Agenda 23/10/2023 às 11:56

UNIÃO ESTÁVEL e INVENTÁRIO são dois complexos assuntos que sempre batem à porta do Advogado Civilista (e também das demais áreas, é verdade) mas, seguindo uma excelente recomendação, devem ser tratados por Especialistas. As duas questões se encontram com muita recorrência já que muita gente vive em união estável - inclusive sem a menor preocupação em regularizar seu relacionamento, o que não significa necessariamente se casar - e uma das poucas certezas da vida que temos é sobre o nosso destino: a morte. Não falar de morte não evita a morte mas pode deixar várias situações embaraçosas para os que ficam depois do nosso passamento, especialmente se quem fica é alguém com quem formávamos uma família e então passa a correr riscos de não ter seu direito de herança e meação reconhecidos, por exemplo. São razões que por si só já deveriam bastar para a preocupação com a questão da regularização da União Estável como forma de assegurar e garantir direitos do (a) parceiro (a) e também para planejar a sucessão.

Em se tratando de relação mantida sob a forma de UNIÃO ESTÁVEL (que indiscutivelmente não admite tratamento discriminatório face ao Casamento, sendo apenas mais uma das formas de família admitida pelo ordenamento como já definiram várias vezes os Tribunais) é preciso deixar claro que o artigo 1.790 foi declarado inconstitucional face ao julgamento pelo STF (Temas 498 e 809). Nessa toada, por ocasião do falecimento de quaisquer dos companheiros as regras deverão ser as mesmas utilizadas para o tratamento da sucessão dos cônjuges. A tese lapidada pelo Supremo é a mesma nos dois Temas:

inconstitucional a distinção de regimes sucessórios entre cônjuges e companheiros prevista no art. 1.790 do CC/2002, devendo ser aplicado, tanto nas hipóteses de casamento quanto nas de união estável, o regime do art. 1.829 do CC/2002".

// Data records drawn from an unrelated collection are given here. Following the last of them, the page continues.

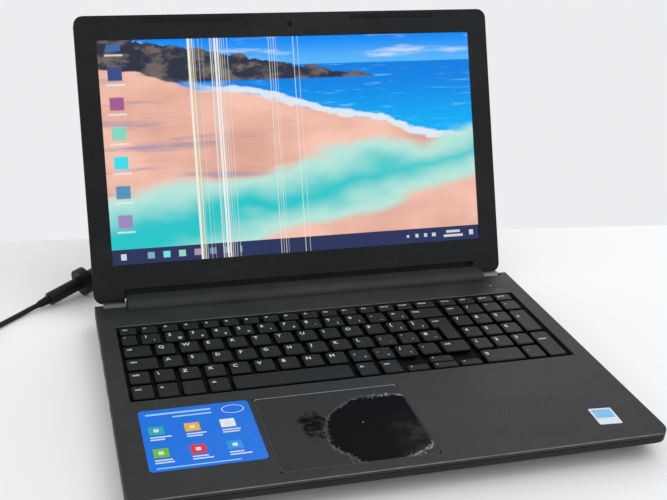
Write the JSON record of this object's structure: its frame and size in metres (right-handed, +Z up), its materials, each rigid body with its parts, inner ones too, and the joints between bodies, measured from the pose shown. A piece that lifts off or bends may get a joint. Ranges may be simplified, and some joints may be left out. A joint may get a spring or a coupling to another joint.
{
  "type": "broken laptop",
  "caption": "Open laptop with faulty, striped screen, number pad keyboard, worn touchpad, drives, battery, and a charger lead with coil and charger",
  "frame": {"origin": "centre of the bounding box of the laptop without its charger lead, on the surface it stands on", "axes": "+X to the right of someone using it, +Y to the back, +Z up"},
  "size_m": [0.5686, 0.418, 0.2424],
  "materials": {
    "case": "fine matte grain",
    "deck": "fine matte grain, dusty",
    "bezel": "satin",
    "gloss": "polished",
    "keys": "matte, worn legends",
    "pad": "matte, worn glossy patch",
    "screen": "lit panel with fault lines",
    "port": "matte moulded",
    "metal": "pressed sheet",
    "barrel": "satin highlight",
    "board": "coated board",
    "rubber": "matte",
    "cord": "matte moulded"
  },
  "bodies": {
    "base": {"bottom_case": "case", "palm_rest": "deck", "keyboard": "keys", "main_board": "board", "memory_module": "board", "fan_housing": "port", "heatsink": "metal", "hard_drive": "metal", "optical_drive": "metal", "battery_pack": "case", "speaker_left": "port", "speaker_right": "port", "ethernet_port": "port", "hdmi_port": "port", "usb_port_left_rear": "port", "usb_port_left_front": "port", "usb_port_right": "port", "audio_jack": "port", "power_inlet": "port", "foot_front_left": "rubber", "foot_front_right": "rubber", "foot_rear_left": "rubber", "foot_rear_right": "rubber", "hinge_leaf_left": "metal", "hinge_leaf_right": "metal", "inlet_plug": "cord", "tail_lead": "cord", "inline_socket": "cord", "charger_plug": "cord", "charger_lead": "cord", "lead_coil": "cord", "lead_end": "cord", "charger_brick": "cord"},
    "lid": {"lid_cover": "case", "screen_bezel": "bezel", "lcd_panel": "screen", "webcam": "gloss", "lid_bumper_left": "rubber", "lid_bumper_right": "rubber", "hinge_arm_left": "barrel", "hinge_arm_right": "barrel"},
    "key_backspace": {"key_backspace": "keys"},
    "key_tab": {"key_tab": "keys"},
    "key_caps": {"key_caps": "keys"},
    "key_shift_left": {"key_shift_left": "keys"},
    "key_shift_right": {"key_shift_right": "keys"},
    "key_space": {"key_space": "keys"},
    "key_up": {"key_up": "keys"},
    "key_down": {"key_down": "keys"},
    "key_pad_zero": {"key_pad_zero": "keys"},
    "key_pad_plus": {"key_pad_plus": "keys"},
    "key_pad_enter": {"key_pad_enter": "keys"},
    "key_enter": {"key_enter": "keys"},
    "touchpad": {"touchpad": "pad"},
    "power_button": {"power_button": "gloss"},
    "fan": {"fan_rotor": "port"},
    "tray": {"disc_tray": "deck"},
    "eject": {"eject_button": "gloss"},
    "latch": {"battery_latch": "port"}
  },
  "joints": [
    {"name": "lid_hinge", "type": "hinge", "parent": "base", "child": "lid", "pos_m": [0, 0.07028, 0.0155], "axis": [1, 0, 0], "range_deg": [-18, 114.3]},
    {"name": "key_backspace_press", "type": "slide", "parent": "base", "child": "key_backspace", "axis": [0, 0, -1], "range_m": [0, 0.0013], "stiffness_N_per_m": 300, "springref_m": -0.0002},
    {"name": "key_tab_press", "type": "slide", "parent": "base", "child": "key_tab", "axis": [0, 0, -1], "range_m": [0, 0.0013], "stiffness_N_per_m": 300, "springref_m": -0.0002},
    {"name": "key_caps_press", "type": "slide", "parent": "base", "child": "key_caps", "axis": [0, 0, -1], "range_m": [0, 0.0013], "stiffness_N_per_m": 300, "springref_m": -0.0002},
    {"name": "key_shift_left_press", "type": "slide", "parent": "base", "child": "key_shift_left", "axis": [0, 0, -1], "range_m": [0, 0.0013], "stiffness_N_per_m": 300, "springref_m": -0.0002},
    {"name": "key_shift_right_press", "type": "slide", "parent": "base", "child": "key_shift_right", "axis": [0, 0, -1], "range_m": [0, 0.0013], "stiffness_N_per_m": 300, "springref_m": -0.0002},
    {"name": "key_space_press", "type": "slide", "parent": "base", "child": "key_space", "axis": [0, 0, -1], "range_m": [0, 0.0013], "stiffness_N_per_m": 300, "springref_m": -0.0002},
    {"name": "key_up_press", "type": "slide", "parent": "base", "child": "key_up", "axis": [0, 0, -1], "range_m": [0, 0.0013], "stiffness_N_per_m": 300, "springref_m": -0.0002},
    {"name": "key_down_press", "type": "slide", "parent": "base", "child": "key_down", "axis": [0, 0, -1], "range_m": [0, 0.0013], "stiffness_N_per_m": 300, "springref_m": -0.0002},
    {"name": "key_pad_zero_press", "type": "slide", "parent": "base", "child": "key_pad_zero", "axis": [0, 0, -1], "range_m": [0, 0.0013], "stiffness_N_per_m": 300, "springref_m": -0.0002},
    {"name": "key_pad_plus_press", "type": "slide", "parent": "base", "child": "key_pad_plus", "axis": [0, 0, -1], "range_m": [0, 0.0013], "stiffness_N_per_m": 300, "springref_m": -0.0002},
    {"name": "key_pad_enter_press", "type": "slide", "parent": "base", "child": "key_pad_enter", "axis": [0, 0, -1], "range_m": [0, 0.0013], "stiffness_N_per_m": 300, "springref_m": -0.0002},
    {"name": "key_enter_press", "type": "slide", "parent": "base", "child": "key_enter", "axis": [0, 0, -1], "range_m": [0, 0.0013], "stiffness_N_per_m": 300, "springref_m": -0.0002},
    {"name": "touchpad_click", "type": "hinge", "parent": "base", "child": "touchpad", "pos_m": [-0.03475, -0.09252, 0.02073], "axis": [1, 0, 0], "range_deg": [0, 0.7], "stiffness_Nm_per_rad": 6, "springref_deg": -0.23},
    {"name": "power_button_press", "type": "slide", "parent": "base", "child": "power_button", "axis": [0, 0, -1], "range_m": [0, 0.0006], "stiffness_N_per_m": 500, "springref_m": -0.0002},
    {"name": "fan_spin", "type": "hinge", "parent": "base", "child": "fan", "pos_m": [-0.135, 0.02598, 0.005], "axis": [0, 0, 1], "continuous": true},
    {"name": "tray_slide", "type": "slide", "parent": "base", "child": "tray", "axis": [1, 0, 0], "range_m": [0, 0.125]},
    {"name": "eject_press", "type": "slide", "parent": "tray", "child": "eject", "axis": [-1, 0, 0], "range_m": [0, 0.0012], "stiffness_N_per_m": 300, "springref_m": -0.0002},
    {"name": "battery_latch_slide", "type": "slide", "parent": "base", "child": "latch", "axis": [1, 0, 0], "range_m": [0, 0.006], "stiffness_N_per_m": 150, "springref_m": -0.001}
  ]
}
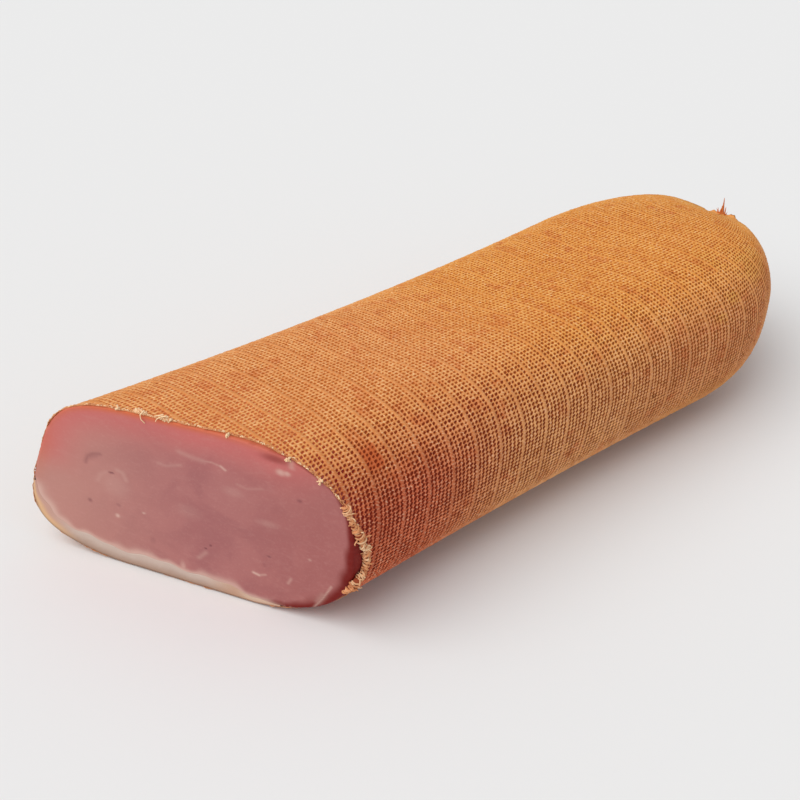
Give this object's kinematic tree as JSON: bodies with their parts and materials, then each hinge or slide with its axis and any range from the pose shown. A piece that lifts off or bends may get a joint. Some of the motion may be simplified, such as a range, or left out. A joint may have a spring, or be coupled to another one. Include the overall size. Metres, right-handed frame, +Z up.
{
  "type": "lightly smoked pork loin",
  "caption": "Cut piece of lightly smoked pork loin in a close woven net, with a fat cap along its lower left side and the net gathered shut at the far end.",
  "frame": {"origin": "centre of the bounding box's base, on the surface that the loin rests on", "axes": "+Y runs along the loin from the cut face to the gathered end, +Z is up, +X is to the right as seen from the cut face"},
  "size_m": [0.1118, 0.3388, 0.0703],
  "materials": {
    "lean": "moist satin cured pork, pink with fine pale marbling and a red smoked rim",
    "fat": "smooth cream-white fat, slightly waxy",
    "netting": "dry smoke-stained cotton net, tan with orange-brown stains"
  },
  "bodies": {
    "root": {"lean_meat": "lean", "fat_cap": "fat", "net_casing": "netting"}
  },
  "joints": []
}
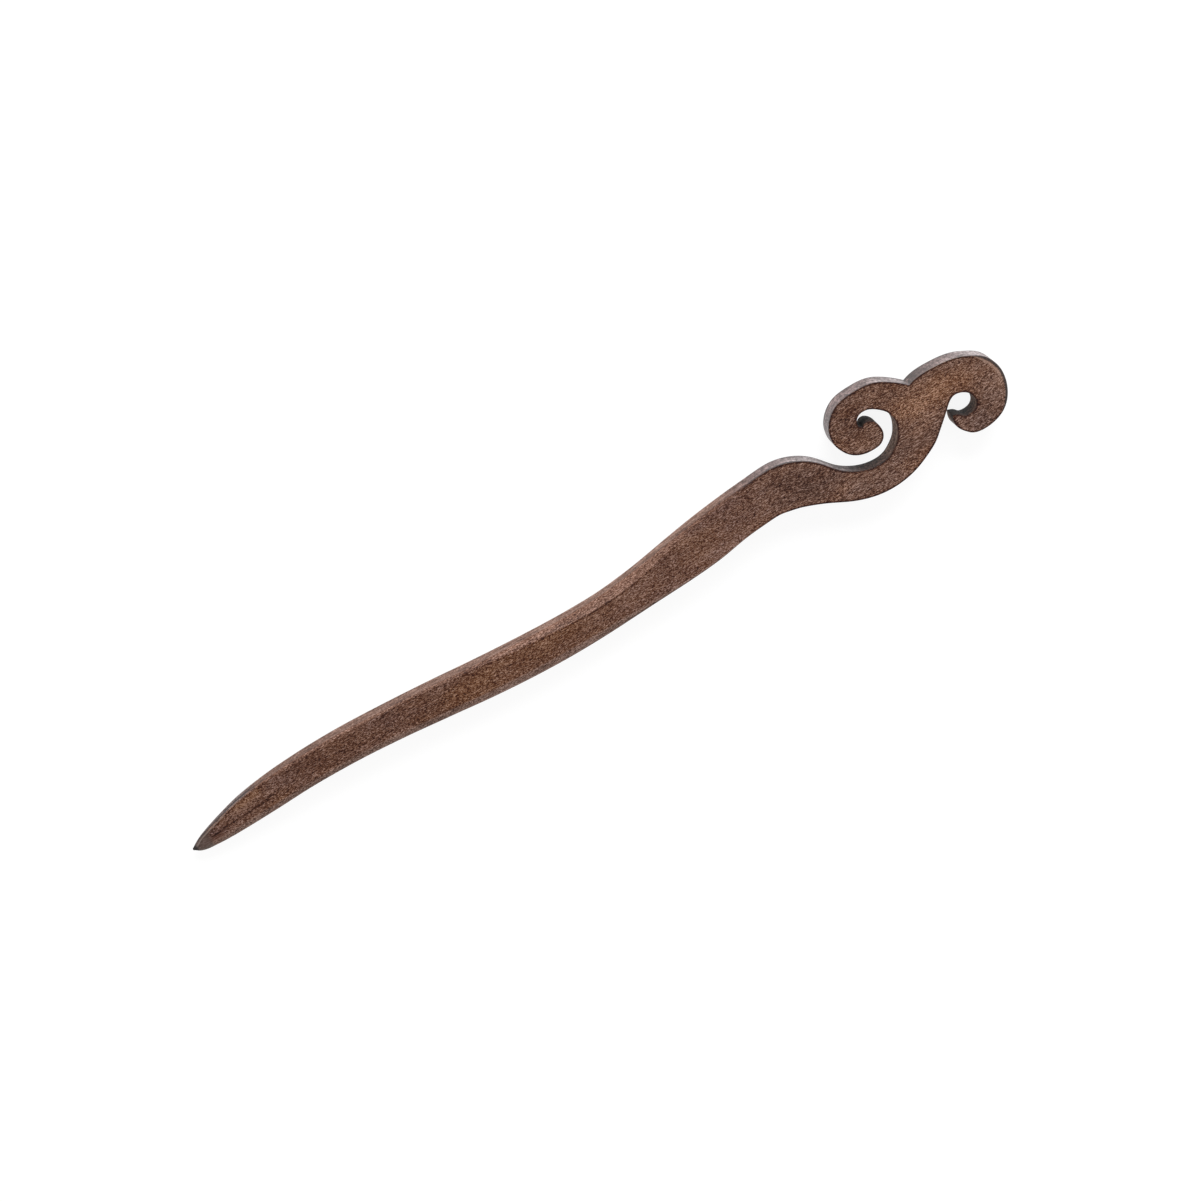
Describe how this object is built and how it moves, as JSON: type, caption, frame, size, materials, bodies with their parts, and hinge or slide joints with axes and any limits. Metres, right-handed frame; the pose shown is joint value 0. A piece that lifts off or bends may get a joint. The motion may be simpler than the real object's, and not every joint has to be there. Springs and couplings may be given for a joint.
{
  "type": "hairpin",
  "caption": "Flat carved wooden hair stick: a bent tapering shank that holds a bun, with cloud scrolls cut through its head.",
  "frame": {"origin": "centre of the part's box in X and Y, on its flat back (z = 0)", "axes": "+X runs along the stick from the point to the scroll head, +Y across it towards the side the near scroll rises to, +Z out of the front face"},
  "size_m": [0.18, 0.0204, 0.006],
  "materials": {
    "wood": "dark brown stained wood, fine grained, satin"
  },
  "bodies": {
    "root": {"hair_stick": "wood"}
  },
  "joints": []
}
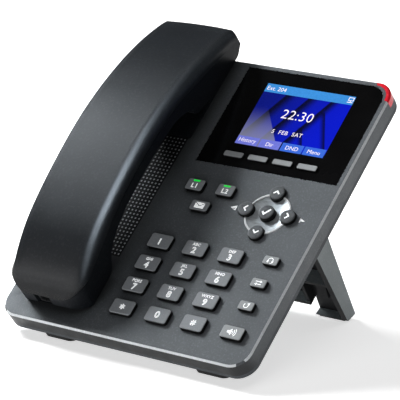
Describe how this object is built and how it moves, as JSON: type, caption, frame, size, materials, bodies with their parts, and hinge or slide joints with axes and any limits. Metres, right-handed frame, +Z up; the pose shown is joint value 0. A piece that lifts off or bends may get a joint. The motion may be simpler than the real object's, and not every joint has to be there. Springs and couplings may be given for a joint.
{
  "type": "desk ip phone",
  "caption": "Corded desk telephone with a leaning slab body, side handset in a cradle, colour screen, keypad, round navigation cluster and fold-out stand.",
  "frame": {"origin": "on the table top, under the middle of the phone's bounding box, with the phone standing on its front feet and its stand", "axes": "+Z up, +X to the user's right, +Y away from the user; the face leans back so that it rises 39.2 degrees above the table"},
  "size_m": [0.1624, 0.1556, 0.1499],
  "materials": {
    "body_plastic": "fine-textured satin",
    "handset_plastic": "fine-textured satin",
    "stand_plastic": "fine-textured satin",
    "grille_plastic": "satin",
    "key_dark": "satin",
    "key_round": "semi-gloss",
    "key_light": "satin",
    "lens": "polished",
    "screen": "backlit",
    "green_light": "lit",
    "red_lamp": "lit translucent",
    "nav_metal": "satin spun",
    "nav_trim": "bright",
    "rubber": "matt",
    "dome_metal": "bright",
    "board": "solder mask",
    "speaker_cone": "coated paper",
    "capsule_metal": "satin",
    "screw_steel": "zinc",
    "jack_plastic": "semi-gloss"
  },
  "bodies": {
    "base": {"display_lens": "lens", "faceplate": "body_plastic", "front_feet": "rubber", "hands_free_mic": "capsule_metal", "handset_headset_jacks": "jack_plastic", "handset_tab": "body_plastic", "housing_screws": "screw_steel", "keypad_mat": "rubber", "lcd_module": "screen", "loudspeaker": "speaker_cone", "main_board": "board", "message_lamp": "red_lamp", "nav_dish": "nav_metal", "nav_ring": "nav_trim", "network_jacks": "jack_plastic", "power_jack": "jack_plastic", "rear_housing": "body_plastic", "snap_domes": "dome_metal", "speaker_grille": "grille_plastic", "stand_pins": "screw_steel"},
    "handset": {"handset_back": "handset_plastic", "handset_front": "handset_plastic", "handset_screws": "screw_steel", "receiver_capsule": "capsule_metal", "handset_mic": "capsule_metal", "handset_jack": "jack_plastic"},
    "stand": {"stand": "stand_plastic", "stand_feet": "rubber"},
    "hook_switch": {"hook_switch": "key_dark"},
    "key_0": {"key_0": "key_dark"},
    "key_1": {"key_1": "key_dark"},
    "key_2": {"key_2": "key_dark"},
    "key_3": {"key_3": "key_dark"},
    "key_4": {"key_4": "key_dark"},
    "key_5": {"key_5": "key_dark"},
    "key_6": {"key_6": "key_dark"},
    "key_7": {"key_7": "key_dark"},
    "key_8": {"key_8": "key_dark"},
    "key_9": {"key_9": "key_dark"},
    "key_star": {"key_star": "key_dark"},
    "key_hash": {"key_hash": "key_dark"},
    "headset_key": {"headset_key": "key_light"},
    "transfer_key": {"transfer_key": "key_light"},
    "redial_key": {"redial_key": "key_light"},
    "speaker_key": {"speaker_key": "key_light"},
    "soft_key_1": {"soft_key_1": "key_light"},
    "soft_key_2": {"soft_key_2": "key_light"},
    "soft_key_3": {"soft_key_3": "key_light"},
    "soft_key_4": {"soft_key_4": "key_light"},
    "line_key_1": {"line_key_1": "key_dark", "line_light_1": "green_light"},
    "line_key_2": {"line_key_2": "key_dark", "line_light_2": "green_light"},
    "message_key": {"message_key": "key_dark"},
    "nav_up": {"nav_up": "key_round"},
    "nav_down": {"nav_down": "key_round"},
    "nav_left": {"nav_left": "key_round"},
    "nav_right": {"nav_right": "key_round"},
    "ok_key": {"ok_key": "key_round"}
  },
  "joints": [
    {"name": "key_0_press", "type": "slide", "parent": "base", "child": "key_0", "axis": [0, 0.632, -0.7749], "range_m": [0, 0.0012], "stiffness_N_per_m": 1200, "springref_m": -0.0002},
    {"name": "key_1_press", "type": "slide", "parent": "base", "child": "key_1", "axis": [0, 0.632, -0.7749], "range_m": [0, 0.0012], "stiffness_N_per_m": 1200, "springref_m": -0.0002},
    {"name": "key_2_press", "type": "slide", "parent": "base", "child": "key_2", "axis": [0, 0.632, -0.7749], "range_m": [0, 0.0012], "stiffness_N_per_m": 1200, "springref_m": -0.0002},
    {"name": "key_3_press", "type": "slide", "parent": "base", "child": "key_3", "axis": [0, 0.632, -0.7749], "range_m": [0, 0.0012], "stiffness_N_per_m": 1200, "springref_m": -0.0002},
    {"name": "key_4_press", "type": "slide", "parent": "base", "child": "key_4", "axis": [0, 0.632, -0.7749], "range_m": [0, 0.0012], "stiffness_N_per_m": 1200, "springref_m": -0.0002},
    {"name": "key_5_press", "type": "slide", "parent": "base", "child": "key_5", "axis": [0, 0.632, -0.7749], "range_m": [0, 0.0012], "stiffness_N_per_m": 1200, "springref_m": -0.0002},
    {"name": "key_6_press", "type": "slide", "parent": "base", "child": "key_6", "axis": [0, 0.632, -0.7749], "range_m": [0, 0.0012], "stiffness_N_per_m": 1200, "springref_m": -0.0002},
    {"name": "key_7_press", "type": "slide", "parent": "base", "child": "key_7", "axis": [0, 0.632, -0.7749], "range_m": [0, 0.0012], "stiffness_N_per_m": 1200, "springref_m": -0.0002},
    {"name": "key_8_press", "type": "slide", "parent": "base", "child": "key_8", "axis": [0, 0.632, -0.7749], "range_m": [0, 0.0012], "stiffness_N_per_m": 1200, "springref_m": -0.0002},
    {"name": "key_9_press", "type": "slide", "parent": "base", "child": "key_9", "axis": [0, 0.632, -0.7749], "range_m": [0, 0.0012], "stiffness_N_per_m": 1200, "springref_m": -0.0002},
    {"name": "key_star_press", "type": "slide", "parent": "base", "child": "key_star", "axis": [0, 0.632, -0.7749], "range_m": [0, 0.0012], "stiffness_N_per_m": 1200, "springref_m": -0.0002},
    {"name": "key_hash_press", "type": "slide", "parent": "base", "child": "key_hash", "axis": [0, 0.632, -0.7749], "range_m": [0, 0.0012], "stiffness_N_per_m": 1200, "springref_m": -0.0002},
    {"name": "headset_key_press", "type": "slide", "parent": "base", "child": "headset_key", "axis": [0, 0.632, -0.7749], "range_m": [0, 0.0012], "stiffness_N_per_m": 1200, "springref_m": -0.0002},
    {"name": "transfer_key_press", "type": "slide", "parent": "base", "child": "transfer_key", "axis": [0, 0.632, -0.7749], "range_m": [0, 0.0012], "stiffness_N_per_m": 1200, "springref_m": -0.0002},
    {"name": "redial_key_press", "type": "slide", "parent": "base", "child": "redial_key", "axis": [0, 0.632, -0.7749], "range_m": [0, 0.0012], "stiffness_N_per_m": 1200, "springref_m": -0.0002},
    {"name": "speaker_key_press", "type": "slide", "parent": "base", "child": "speaker_key", "axis": [0, 0.632, -0.7749], "range_m": [0, 0.0012], "stiffness_N_per_m": 1200, "springref_m": -0.0002},
    {"name": "soft_key_1_press", "type": "slide", "parent": "base", "child": "soft_key_1", "axis": [0, 0.632, -0.7749], "range_m": [0, 0.0008], "stiffness_N_per_m": 1200, "springref_m": -0.0002},
    {"name": "soft_key_2_press", "type": "slide", "parent": "base", "child": "soft_key_2", "axis": [0, 0.632, -0.7749], "range_m": [0, 0.0008], "stiffness_N_per_m": 1200, "springref_m": -0.0002},
    {"name": "soft_key_3_press", "type": "slide", "parent": "base", "child": "soft_key_3", "axis": [0, 0.632, -0.7749], "range_m": [0, 0.0008], "stiffness_N_per_m": 1200, "springref_m": -0.0002},
    {"name": "soft_key_4_press", "type": "slide", "parent": "base", "child": "soft_key_4", "axis": [0, 0.632, -0.7749], "range_m": [0, 0.0008], "stiffness_N_per_m": 1200, "springref_m": -0.0002},
    {"name": "line_key_1_press", "type": "slide", "parent": "base", "child": "line_key_1", "axis": [0, 0.632, -0.7749], "range_m": [0, 0.0012], "stiffness_N_per_m": 1200, "springref_m": -0.0002},
    {"name": "line_key_2_press", "type": "slide", "parent": "base", "child": "line_key_2", "axis": [0, 0.632, -0.7749], "range_m": [0, 0.0012], "stiffness_N_per_m": 1200, "springref_m": -0.0002},
    {"name": "message_key_press", "type": "slide", "parent": "base", "child": "message_key", "axis": [0, 0.632, -0.7749], "range_m": [0, 0.0012], "stiffness_N_per_m": 1200, "springref_m": -0.0002},
    {"name": "nav_up_press", "type": "slide", "parent": "base", "child": "nav_up", "axis": [0, 0.632, -0.7749], "range_m": [0, 0.0012], "stiffness_N_per_m": 1200, "springref_m": -0.0002},
    {"name": "nav_down_press", "type": "slide", "parent": "base", "child": "nav_down", "axis": [0, 0.632, -0.7749], "range_m": [0, 0.0012], "stiffness_N_per_m": 1200, "springref_m": -0.0002},
    {"name": "nav_left_press", "type": "slide", "parent": "base", "child": "nav_left", "axis": [0, 0.632, -0.7749], "range_m": [0, 0.0012], "stiffness_N_per_m": 1200, "springref_m": -0.0002},
    {"name": "nav_right_press", "type": "slide", "parent": "base", "child": "nav_right", "axis": [0, 0.632, -0.7749], "range_m": [0, 0.0012], "stiffness_N_per_m": 1200, "springref_m": -0.0002},
    {"name": "ok_key_press", "type": "slide", "parent": "base", "child": "ok_key", "axis": [0, 0.632, -0.7749], "range_m": [0, 0.0012], "stiffness_N_per_m": 1200, "springref_m": -0.0002},
    {"name": "handset_lift", "type": "slide", "parent": "base", "child": "handset", "axis": [0, -0.632, 0.7749], "range_m": [0, 0.06]},
    {"name": "hook_switch_rise", "type": "slide", "parent": "base", "child": "hook_switch", "axis": [0, -0.632, 0.7749], "range_m": [0, 0.003]},
    {"name": "stand_fold", "type": "hinge", "parent": "base", "child": "stand", "pos_m": [0, 0.01115, 0.0587], "axis": [1, 0, 0], "range_deg": [-86.5, 0]}
  ],
  "couplings": [
    {"joint": "hook_switch_rise", "follows": "handset_lift", "ratio": 0.05}
  ]
}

Diz a Lei que a questão patrimonial dos companheiros deverá observar, no que couber, o regime da comunhão parcial de bens, podendo entretanto, esse regime ser afastado caso os mesmos utilizem CONTRATO ESCRITO (que não precisa ser uma Escritura Pública Declaratória de União Estável - embora seja essa nossa recomendação). É claro que no caso da União Estável também valerá a restrição do art. 1.641 que impõe ao casamento, nas hipóteses em que menciona, o regime da SEPARAÇÃO OBRIGATÓRIA DE BENS - que como sabemos, é diferente da SEPARAÇÃO CONVENCIONAL DE BENS - ou seja, aquela adotada voluntariamente pelo casal, mediante Escritura Pública de Pacto Antenupcial (que é feita em qualquer Cartório de Notas), com fulcro no art. 1.653 do CCB.

No contexto muito comum de aplicação da COMUNHÃO PARCIAL DE BENS (especialmente diante da ausência de contrato escrito, que é a hipótese mais recorrente) é possível afirmar que o (a) companheiro (a) sobrevivente, da mesma forma como o (a) viúvo (a) se fosse o caso de Casamento - poderá concorrer com herdeiros deixados exclusivamente pelo (a) falecido (a), quanto aos bens particulares, sem prejuízo de eventual MEAÇÃO sobre bens havidos durante o período do relacionamento?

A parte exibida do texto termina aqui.